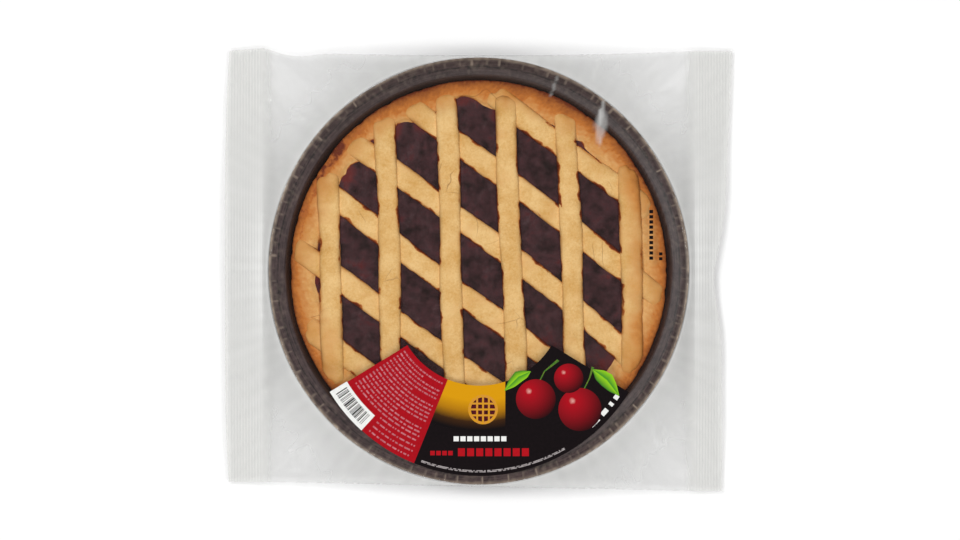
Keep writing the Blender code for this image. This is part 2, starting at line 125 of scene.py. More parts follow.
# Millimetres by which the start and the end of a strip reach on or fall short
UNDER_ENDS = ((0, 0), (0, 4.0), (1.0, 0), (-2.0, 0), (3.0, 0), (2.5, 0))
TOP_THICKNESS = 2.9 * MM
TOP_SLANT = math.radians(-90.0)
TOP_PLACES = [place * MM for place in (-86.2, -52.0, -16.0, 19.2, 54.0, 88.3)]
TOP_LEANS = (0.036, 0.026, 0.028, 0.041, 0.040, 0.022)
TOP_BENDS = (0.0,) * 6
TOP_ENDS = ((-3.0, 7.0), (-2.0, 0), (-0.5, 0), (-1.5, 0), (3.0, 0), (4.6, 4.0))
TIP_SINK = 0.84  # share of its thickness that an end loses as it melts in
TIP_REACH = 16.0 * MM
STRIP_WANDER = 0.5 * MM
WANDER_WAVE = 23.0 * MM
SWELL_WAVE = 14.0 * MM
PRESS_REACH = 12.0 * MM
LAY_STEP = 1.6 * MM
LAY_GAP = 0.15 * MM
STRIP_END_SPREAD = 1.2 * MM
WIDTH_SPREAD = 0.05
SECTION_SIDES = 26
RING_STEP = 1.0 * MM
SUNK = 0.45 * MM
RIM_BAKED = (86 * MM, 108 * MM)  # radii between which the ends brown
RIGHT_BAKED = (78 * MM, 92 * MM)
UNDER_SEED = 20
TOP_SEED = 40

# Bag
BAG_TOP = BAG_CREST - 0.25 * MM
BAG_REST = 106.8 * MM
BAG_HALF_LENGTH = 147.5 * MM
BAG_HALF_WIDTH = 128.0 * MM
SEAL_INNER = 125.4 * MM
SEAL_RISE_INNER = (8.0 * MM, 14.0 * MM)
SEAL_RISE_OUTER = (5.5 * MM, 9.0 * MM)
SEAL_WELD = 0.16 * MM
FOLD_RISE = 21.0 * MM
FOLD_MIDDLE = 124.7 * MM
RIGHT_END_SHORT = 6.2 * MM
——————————
--- GIVEN EXERCISE ---
Reproduce the whole listing word for word.

--- SOLUTION FOR THIS EXERCISE ---
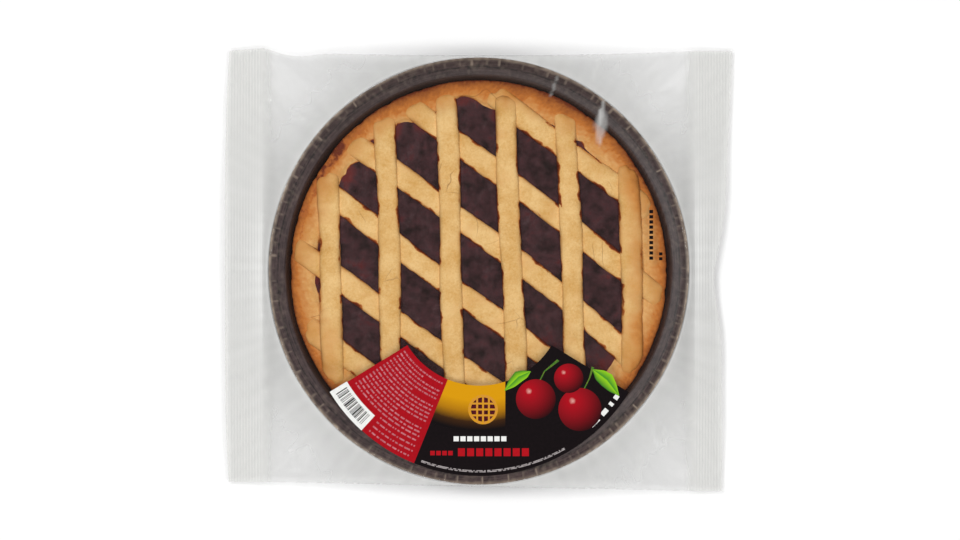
Keep writing the Blender code for this image. This is part 2, starting at line 125 of scene.py. More parts follow.
# Millimetres by which the start and the end of a strip reach on or fall short
UNDER_ENDS = ((0, 0), (0, 4.0), (1.0, 0), (-2.0, 0), (3.0, 0), (2.5, 0))
TOP_THICKNESS = 2.9 * MM
TOP_SLANT = math.radians(-90.0)
TOP_PLACES = [place * MM for place in (-86.2, -52.0, -16.0, 19.2, 54.0, 88.3)]
TOP_LEANS = (0.036, 0.026, 0.028, 0.041, 0.040, 0.022)
TOP_BENDS = (0.0,) * 6
TOP_ENDS = ((-3.0, 7.0), (-2.0, 0), (-0.5, 0), (-1.5, 0), (3.0, 0), (4.6, 4.0))
TIP_SINK = 0.84  # share of its thickness that an end loses as it melts in
TIP_REACH = 16.0 * MM
STRIP_WANDER = 0.5 * MM
WANDER_WAVE = 23.0 * MM
SWELL_WAVE = 14.0 * MM
PRESS_REACH = 12.0 * MM
LAY_STEP = 1.6 * MM
LAY_GAP = 0.15 * MM
STRIP_END_SPREAD = 1.2 * MM
WIDTH_SPREAD = 0.05
SECTION_SIDES = 26
RING_STEP = 1.0 * MM
SUNK = 0.45 * MM
RIM_BAKED = (86 * MM, 108 * MM)  # radii between which the ends brown
RIGHT_BAKED = (78 * MM, 92 * MM)
UNDER_SEED = 20
TOP_SEED = 40

# Bag
BAG_TOP = BAG_CREST - 0.25 * MM
BAG_REST = 106.8 * MM
BAG_HALF_LENGTH = 147.5 * MM
BAG_HALF_WIDTH = 128.0 * MM
SEAL_INNER = 125.4 * MM
SEAL_RISE_INNER = (8.0 * MM, 14.0 * MM)
SEAL_RISE_OUTER = (5.5 * MM, 9.0 * MM)
SEAL_WELD = 0.16 * MM
FOLD_RISE = 21.0 * MM
FOLD_MIDDLE = 124.7 * MM
RIGHT_END_SHORT = 6.2 * MM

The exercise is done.